We taught fashion modelling and entrepreneurship to help youth access creative career opportunities, and develop self-confidence and other communication skills that could help them. I didn’t want other children to be targeted for their best qualities, the way I felt for most of my childhood.

By 2013 we registered formally, but I kept trading as a sole proprietor until 2017 when we held our very first luxury event to promote local youth talent from our township communities. By 2021 I grew frustrated with the limitations of my corporate career, and depending on someone else to determine my financial worth.

That’s when I launched our agency operation at Perana Viosa, because I wanted to work somewhere that felt like a happy place, where I could take the ethos from my first projects into a corporate quality operation. I built this with the help of my fractional team, so that we can wake up genuinely happy to go to work every day.

3. What is your role in the business?

Founder and Director.

4. Where did you study and what did you study?

I completed 75% of a Bachelor of Architectural Studies (University of Cape Town) before switching across and completing a Bachelor of Arts in Corporate Communication (Independent Institute of Education).

5. How did you finance your business?

In the early days I used my student allowance to fund my public transport and cab fare to suppliers and malls, for sign-up meets, then I got help from my dad while I also self-funded the operation. Our agency operation is completely bootstrapped, profitable from Month 1.

6. Describe your average workday, if such a thing exists.

I have experimented with a few routines. What works best is what I now depend on:
⦁ I don’t take meetings before 10am
⦁ I don’t take more than 3 meetings a day
⦁ I spend most of my time on value-adding activities
⦁ I delegate and outsource work and trust my colleagues to do the work assigned to them
⦁ Because work is joyful, it’s hard to put it down, but I allow myself 2hr lunch breaks and if I work late into the night, I take advantage of a late start the following day.

7. How do you balance your home life and your work life?

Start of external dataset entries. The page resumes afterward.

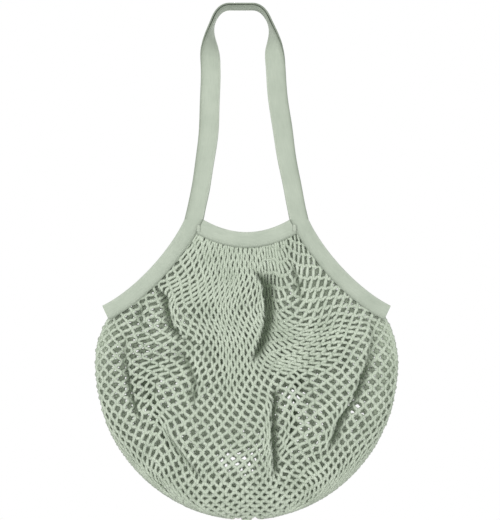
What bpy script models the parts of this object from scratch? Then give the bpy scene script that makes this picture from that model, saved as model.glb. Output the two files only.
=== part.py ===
"""Mesh produce bag: a knitted net pouch with a folded-tape rim and two long tape handles.

Frame: metres, +Z up, +X to the wearer's right, the front of the bag faces -Y.
The origin is where a hook or a hand carries the bag: the middle of the underside of
the front handle, where the tape is flat.

The bag hangs from its handles. Its mouth opens where the front and back rims swing apart
about hinge lines just below the side corners, and each handle folds outwards at its feet.
"""

import math

import bmesh
import bpy
from mathutils import Vector

# Cloth
STRAP_WIDTH = 0.025
BINDING_WIDTH = 0.021
CLOTH_LAYER = 0.001
NET_WALL = 0.0024
CLEARANCE = 0.0003

# Handles
HANDLE_DROP = 0.285
FOOT_SPREAD = 0.0708
LOOP_HALF_WIDTH = 0.0435
HOOK_FLAT = 0.015
ARCH_RISE = 0.055
TWIST_LENGTH = 0.060
HANDLE_GAP = 0.0012

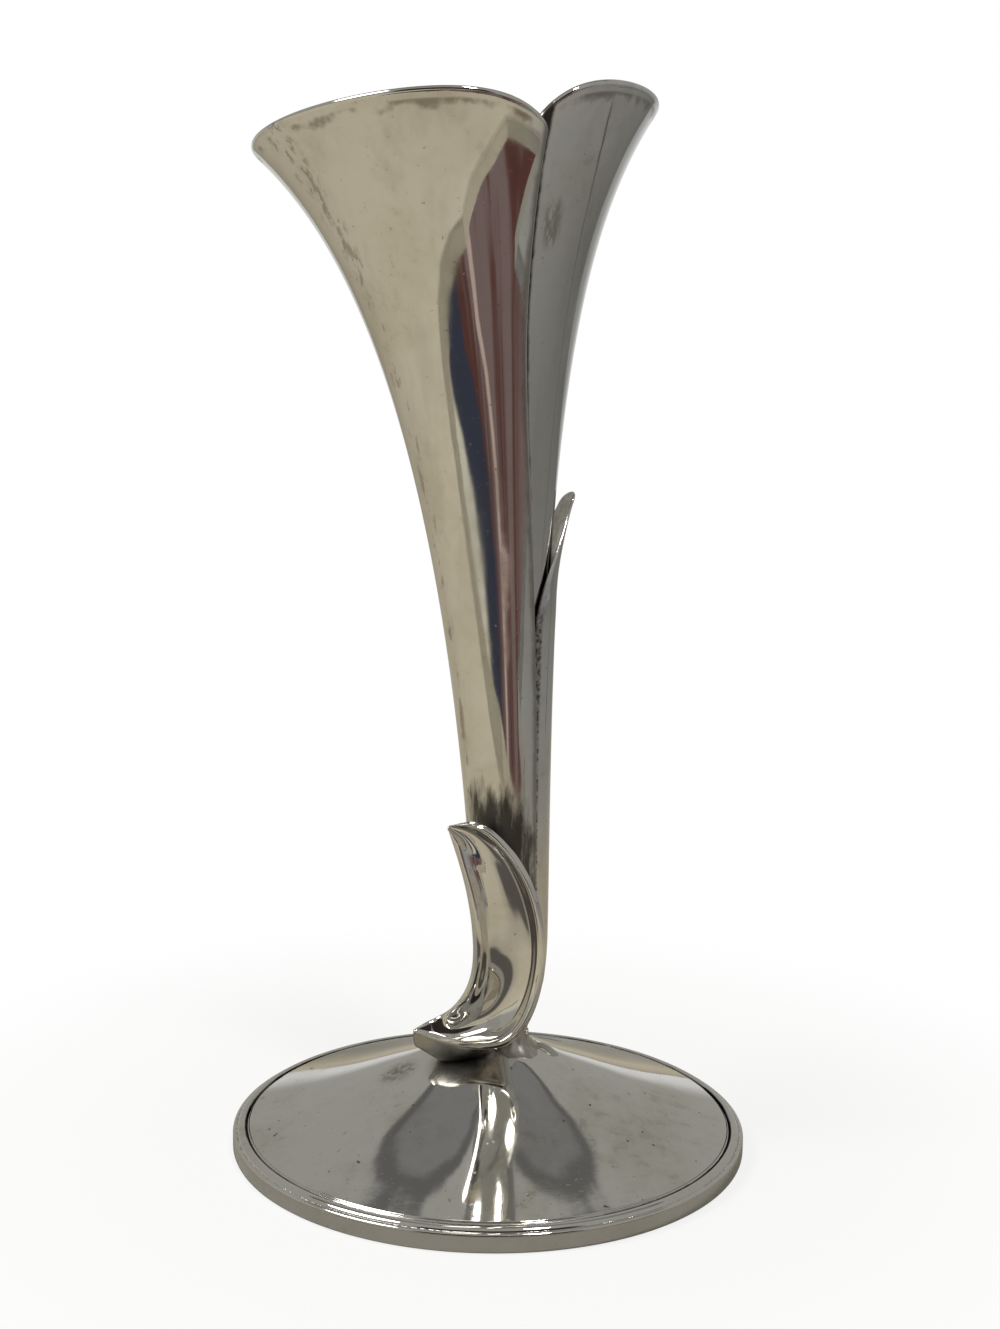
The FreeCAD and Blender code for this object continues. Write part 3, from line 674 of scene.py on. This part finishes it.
def flare_radius(along):
    """Outer radius: stem + swell (e^(rate q) - 1) / (e^rate - 1) + lip q^14, q the share of the
    length, drawn in towards the foot by a share of the square of the length left in the tail."""
    share = along / TRUMPET_LENGTH
    grown = (np.exp(FLARE_RATE * share) - 1.0) / (math.exp(FLARE_RATE) - 1.0)
    radius = STEM_RADIUS + (MOUTH_RADIUS - LIP_SPREAD - STEM_RADIUS) * grown
    radius = radius + LIP_SPREAD * np.abs(share) ** LIP_POWER
    tail = np.maximum(TAIL_LENGTH - along, 0.0) / TAIL_LENGTH
    return radius * (1.0 - TAIL_SHARE * tail * tail)


def flare_point(along, bearing, offset):
    """A point at an offset square to the flared face."""
    step = WALL / 10
    slope = np.arctan2(flare_radius(along + step) - flare_radius(along - step), 2 * step)
    reach = flare_radius(along) + offset * np.cos(slope)
    return (stem_centre(along) + spoke(along, bearing) * reach[..., None]
            - stem_way(along) * (offset * np.sin(slope))[..., None])


def seam_bearing(along):
    """Bearing of the lapped edge: it turns slowly to the right on its way down."""
    low = eased((SEAM_TURN_HIGH - along) / (SEAM_TURN_HIGH - SEAM_TURN_LOW))
    return SEAM_AT_MOUTH + (SEAM_AT_STEM - SEAM_AT_MOUTH) * low


def rim_end(share):
    """Length of the sheet at a share of its width: the two upper corners fall off exponentially."""
    rim_width = 2 * math.pi * MOUTH_RADIUS + LAP_WIDTH
    outer = NOTCH_OUTER * np.exp(-(1.0 - share) * rim_width / CORNER_OUTER)
    inner = NOTCH_INNER * np.exp(-share * rim_width / CORNER_INNER)
    return TRUMPET_LENGTH - outer - inner


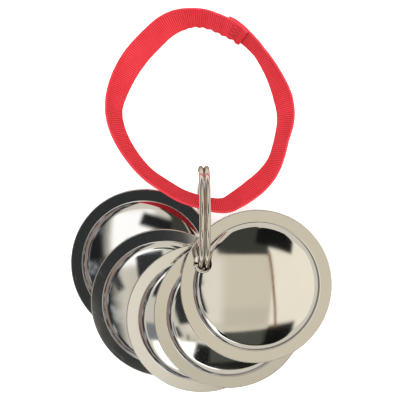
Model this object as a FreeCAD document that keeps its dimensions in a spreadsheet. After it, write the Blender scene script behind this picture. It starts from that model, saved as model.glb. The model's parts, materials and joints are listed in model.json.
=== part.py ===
"""Jingle discs on a split ring, with a ribbon wrist loop: FreeCAD document and STEP files.

Five stamped, plated discs hang on a double coil split ring. A red ribbon, sewn into a loop,
goes through the same ring. Units are millimetres, +Z is up and the set lies on a table at Z = 0.
The split ring stands upright in the YZ plane, and the origin is its lowest point. The discs fan
out on the -Y side, and the ribbon loop lies on the +Y side.
"""
import FreeCAD, Part
import Sketcher
import math
import os

Vector = FreeCAD.Vector
Rotation = FreeCAD.Rotation
Placement = FreeCAD.Placement

DRIVING_SIZES = {
    "disc_diameter": 60.0,
    "sheet_thickness": 0.8,
    "wall_foot_radius": 25.2,
    "wall_top_radius": 24.5,
    "wall_height": 1.0,
    "cap_height": 2.8,
    "bend_radius": 0.4,
    "rim_edge_radius": 0.3,
    "hole_diameter": 7.0,
    "hole_offset": 23.4,
    "ring_outer_diameter": 40.0,
    "wire_diameter": 2.1,
    "coil_pitch": 2.2,
    "crossover_angle": 36.0,
    "crossover_turn": 73.0,
    "ribbon_width": 10.0,
    "ribbon_thickness": 0.9,
    "seam_overlap": 9.0,
    "layer_gap": 0.05,
    "thread_diameter": 0.5,
    "stitch_pitch": 1.8,
    "stitch_proud": 0.15,
}

# Each disc: its height on the ring wire, the direction it fans out to, its tilt, and how far
# its hole sits from the middle of the wire along X and Y. The first lies lowest in the pile.
DISC_POSES = [
    ("disc_1", 7.5, -170.5, 7.5, -0.6, -0.7),
    ("disc_2", 11.0, -130.5, 8.0, 0.2, -0.2),
    ("disc_3", 14.2, -91.5, 7.5, 0.3, 0.9),
    ("disc_4", 17.4, -62.0, 7.0, -0.3, 1.4),
    ("disc_5", 20.6, -23.0, 6.5, -0.6, 1.1),
]

# The ribbon's middle line, anticlockwise from where it goes through the ring: x, y, z and the
# angle in degrees between its face and the table.
RIBBON_ROUTE = [
    (0.0, 5.6, 15.5, 62.0),
    (7.4, 3.6, 15.0, 58.0),
    (13.9, 7.1, 12.5, 48.0),
    (20.8, 12.0, 10.0, 43.0),
    (26.0, 17.0, 7.6, 50.0),
    (29.8, 23.3, 5.7, 60.0),
    (31.7, 30.5, 4.9, 62.0),
    (34.0, 39.4, 4.6, 54.0),
    (32.7, 48.2, 4.4, 49.0),
    (28.5, 57.8, 5.1, 62.0),
    (23.0, 66.4, 5.4, 71.0),
    (17.2, 72.4, 5.4, 66.0),
    (11.8, 76.2, 5.3, 54.0),
    (4.2, 79.2, 5.0, 56.0),
    (-4.4, 80.5, 4.6, 52.0),
    (-13.5, 78.2, 3.2, 30.0),
    (-21.2, 71.3, 2.1, 17.0),
    (-28.2, 63.6, 1.8, 14.0),
    (-33.4, 53.8, 3.2, 32.0),
    (-36.2, 43.6, 4.7, 52.0),
    (-34.3, 34.4, 5.3, 56.0),
    (-29.6, 25.7, 6.9, 59.0),
    (-22.8, 17.4, 9.8, 61.0),
    (-15.2, 12.3, 12.6, 61.0),
    (-7.2, 7.4, 14.9, 61.0),
]
SEAM_SPAN = 11
SECTIONS_PER_SPAN = 2
STITCHES_PER_ROW = 5
STITCH_ROWS = 2
RAMP_SPANS = 1.2


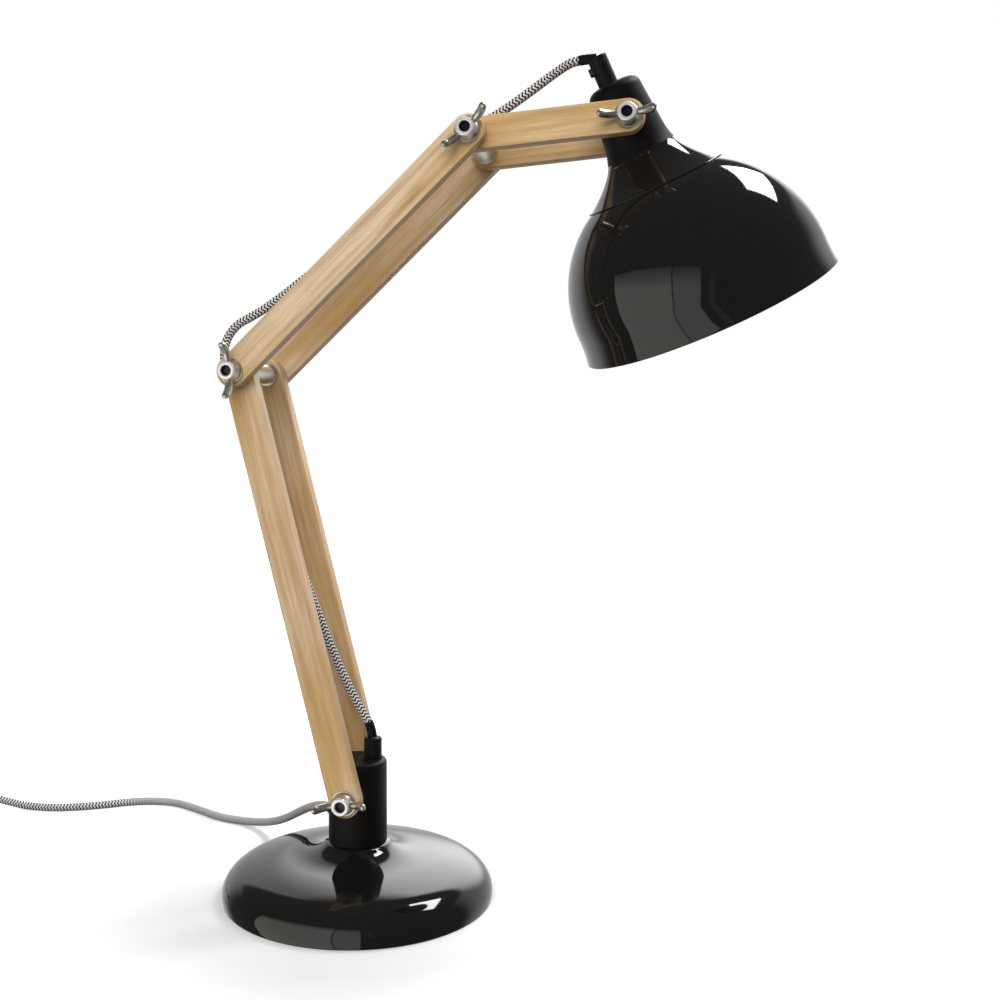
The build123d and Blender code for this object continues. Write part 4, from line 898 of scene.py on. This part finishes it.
@dataclass
class WingNut:
    """One cast wing nut: a flanged boss with a thick mouth ring, and two rounded wings."""

    name: str
    body: Body
    centre: Pair
    slat_face: float
    wing_angle: float
    washer_thickness: float = 1.6
    running_gap: float = 0.05
    height: float = 9.4
    flange_radius: float = 7.6
    waist: Pair = (6.2, 6.0)
    mouth_radius: float = 6.3
    mouth_hole: float = 3.5
    hole_radius: float = 4.08
    wing_reach: float = 19.3
    wing_height: tuple[float, float, float] = (2.7, 0.7, 0.5)
    wing_thickness: Pair = (1.75, 1.05)
    tip_start: float = 0.84
    boss_columns: int = 56
    wing_columns: int = 24

    def boss(self, seat: Vector, axis: Vector) -> Grid:
        """The boss's section: a rounded flange, a waist, a rounded mouth ring with a painted highlight, and
        the bore.
        """
        cone = joined(
            [(self.hole_radius, 0.0), (self.flange_radius - 0.5, 0.0)],
            circle_arc((self.flange_radius - 0.6, 0.6), 0.6, -90.0, 60.0, 7),
            bezier((7.2, 1.4), (6.6, 2.6), (self.waist[0], 4.4), self.waist, 9),
            bezier(self.waist, (6.25, 6.9), (self.mouth_radius, 7.4), (self.mouth_radius, 7.9), 5),
        )
        rim = joined(
            circle_arc((self.mouth_radius - 1.4, self.height - 1.45), 1.4, 5.0, 100.0, 10),
            circle_arc((self.mouth_hole + 0.9, self.height - 0.95), 0.9, 90.0, 180.0, 7),
            [(self.mouth_hole, self.height - 1.1), (self.hole_radius, self.height - 1.35)],
        )
        grid = Grid.turned(joined(cone, rim), seat, axis, self.boss_columns, closed=True)
        # From the mouth ring on, the faces take the second finish, a painted highlight.
        return grid.painted(len(cone))

    def wing(self, seat: Vector, axis: Vector, across: Vector) -> Grid:
        """One wing: ellipses across a Bezier that leaves the waist and rises away from the slat.

        The ellipse's half height shrinks evenly and swells in the middle, its half thickness grows by a
        sine towards the tip, and both fall to nought at the end as a quarter circle does.

        Args:
            seat: the nut's seat.
            axis: the direction away from the slat.
            across: the direction in which this wing points.

        Returns:
            The grid.
        """
        line = bezier((3.6, 3.9), (9.6, 3.6), (14.6, 5.6), (self.wing_reach - 1.5, 14.6), 30)
        tangent = unit_rows(np.gradient(line, axis=0))
        normal = np.stack([-tangent[:, 1], tangent[:, 0]], -1)
        t = np.linspace(0.0, 1.0, len(line))
        past = np.clip(t - self.tip_start, 0.0, None) / (1.0 - self.tip_start)
        tip = np.sqrt(np.clip(1.0 - past**2, 0.0, 1.0))
        root, loss, swell = self.wing_height
        half_height = (root - loss * t + swell * np.sin(np.pi * t)) * tip
        thin, gain = self.wing_thickness
        half_thickness = (thin + gain * np.sin(np.pi * np.clip(t * 0.72, 0.0, 0.6))) * tip
        a = round_turn(self.wing_columns)
        rise = line[:, None] + (half_height[:, None] * np.cos(a))[..., None] * normal[:, None]
        points = (
            np.array(seat)
            + rise[..., :1] * np.array(across)
            + rise[..., 1:] * np.array(axis)
            + (half_thickness[:, None] * np.sin(a))[..., None] * np.array(axis.cross(across))
        )
        start = np.repeat(points[:1].mean(1, keepdims=True), points.shape[1], 1)
        return Grid(np.concatenate([start, points]))

    def build(self) -> None:
        """Makes the nut's mesh in place of the CAD one."""
        axis = Vector((0, -1, 0))
        depth = self.slat_face + self.washer_thickness + self.running_gap
        seat = Vector((self.centre[0], -depth, self.centre[1]))
        a = math.radians(self.wing_angle)
        across = Vector((math.cos(a), 0, math.sin(a)))
        grids = [self.boss(seat, axis), self.wing(seat, axis, across), self.wing(seat, axis, -across)]
        nut = make_piece(f"{self.name}_cast", grids, [Look.CAST_ZINC, Look.PAINTED_RIM_HIGHLIGHT])
        place(nut, self.body, Slot.ZINC, self.name)


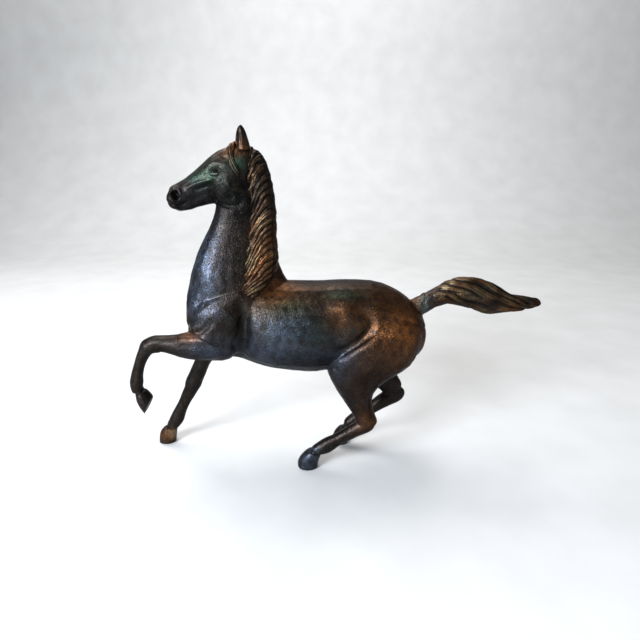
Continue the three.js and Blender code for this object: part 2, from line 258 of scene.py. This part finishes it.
STROKES = [
    # line, height, width, side
    ([(-62, 134), (-61, 120), (-62, 106), (-65, 95), (-69, 88)], -3.6, 4.4, BOTH),  # behind the shoulder
    ([(-108, 126), (-101, 121.5), (-93, 119), (-84, 120)], -1.2, 4.4, BOTH),  # across the chest
    ([(-108, 131), (-99, 132), (-88, 131)], 0.8, 6.0, BOTH),
    ([(-107, 113), (-99, 111), (-91, 113), (-84, 119)], -1.9, 2.6, BOTH),  # over the forearm
    ([(-108, 106.5), (-98, 108), (-89, 106), (-79, 99)], 1.3, 2.8, LEFT),
    ([(-98, 90), (-87, 89.5), (-76, 93)], -1.0, 2.6, LEFT),
    ([(-74, 190), (-79, 175), (-85, 155), (-90, 138)], 0.8, 7.0, BOTH),  # windpipe
    ([(18, 128), (25, 123), (27, 116), (22, 108), (13, 101.5), (3, 95)],
     -3.1, 3.6, BOTH),  # fold of the flank
    ([(32, 112), (27, 106), (18, 101), (8, 94), (2, 86)], 1.9, 6.0, BOTH),  # thigh's edge
    ([(1, 84), (6, 73), (12, 62), (17, 50)], 1.2, 3.0, BOTH),
    ([(37, 98), (34, 84), (30, 70), (28, 58)], -0.9, 3.6, BOTH),
    ([(27, 60), (28.5, 52), (30, 44)], -1.1, 1.6, LEFT),  # in front of the hock tendon
    ([(50, 62), (54, 56), (57, 50)], -1.1, 1.6, RIGHT),
    ([(24, 36), (14, 29), (4, 23)], 0.5, 1.6, LEFT),  # tendons of the cannons
    ([(20, 33), (11, 27.5), (3, 22)], -0.6, 1.0, LEFT),
    ([(-112, 56), (-117, 44), (-123, 32)], -0.5, 1.2, RIGHT),
    ([(-138, 90), (-142, 80), (-144, 70)], -0.5, 1.2, LEFT),
    ([(-60, 200), (-64, 197.6), (-71, 197.4), (-78, 200.5), (-82, 207)], -1.2, 1.9, BOTH),  # jaw's edge
    ([(-79, 214), (-86, 212.6), (-93, 210.5), (-98, 208)], 0.9, 1.4, BOTH),  # cheek bone
    ([(-80, 210.5), (-87, 208.8), (-94, 206.6)], -1.0, 1.5, BOTH),
    ([(-112.6, 199.2), (-108, 197.8), (-103, 197.4), (-98, 199.4)], -0.8, 0.9, BOTH),  # mouth
    ([(-80.8, 218.4), (-79.2, 220.6), (-76.6, 221.5), (-74.2, 220.6), (-73, 218.9)],
     0.75, 0.75, BOTH),  # upper lid
    ([(-79.4, 219.2), (-78, 220.2), (-75.6, 220.2), (-74.3, 219.2)], -0.7, 0.5, BOTH),
    ([(-80.2, 217.8), (-77, 217.1), (-74.2, 217.9)], 0.4, 0.7, BOTH),  # lower lid
    ([(-83, 221.5), (-79, 224.4), (-73.5, 224)], 0.35, 1.5, BOTH),  # brow
    ([(-109.4, 206), (-106.6, 208.6), (-103, 207.4), (-102, 203.4)], 0.6, 1.1, BOTH),  # rim of the nostril
    ([(-108.2, 204.6), (-106.2, 205.4), (-104.6, 203.4), (-105.2, 200.6)], -2.1, 1.5, BOTH),  # nostril
]
LEG_RINGS = [
    # x, y, z, normal, height, width, reach
    (-141.8, -16.5, 64, (0.45, 0, -0.9), -0.7, 0.9, 9),  # coronet of the lifted hoof
    (-134.5, 19, 15, (-0.3, 0, -1), -0.8, 0.9, 10),
    (-12.5, -17, 14.6, (-0.5, 0, -1), -0.8, 0.9, 10),
    (13.2, 18, 15, (-0.4, 0, -1), -0.8, 0.9, 10),
    (-130.5, -17.5, 100, (-0.5, 0, -0.8), 0.5, 3, 9),  # knee of the lifted leg
    (-111, 18, 54.5, (-0.4, 0, -0.9), 0.4, 4, 9),  # standing knee
]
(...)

I’m an entrepreneur who’s about to marry another entrepreneur — we met through our social development work and we both enjoy what we do. We try to carve out time each week for literally doing nothing, and leave blank space in the calendars on weekends.

8. What drives you and inspires you?

My core values are integrity, discipline and respect. Wherever I see evidence of these qualities, the best of me will shine through.

9. Where and when do you have your best ideas?

Thinking time and space is a part of our daily operation; we have great ideas all the time and particularly when we’re in conversation with one another as a team.

10. Where and how do you market/advertise your business for sales leads?

We rely on our website, organic social media and get a lot of referrals. I believe that your daily behaviour is the best advert for who you are, and my consistent application of my values in my life has really been the best advert for any project or brand with which I’m associated.

11. What is next for your business?

Marketing Education & Training — We want to be a driving force for significantly improving the average quality of both, marketing clients and marketing providers, in the next 10 years.

12. What advice would you give to female entrepreneurs hoping to start their own business?

As long as you’re not hurting anyone else or placing a barrier in their path, and you’re willing to take action when you notice an injustice, there isn’t a single person who has the right to tell you that you shouldn’t go after your business ambitions — family included. If you don’t have supporters where you are, find us online and we’ll cheer you on and even share resources.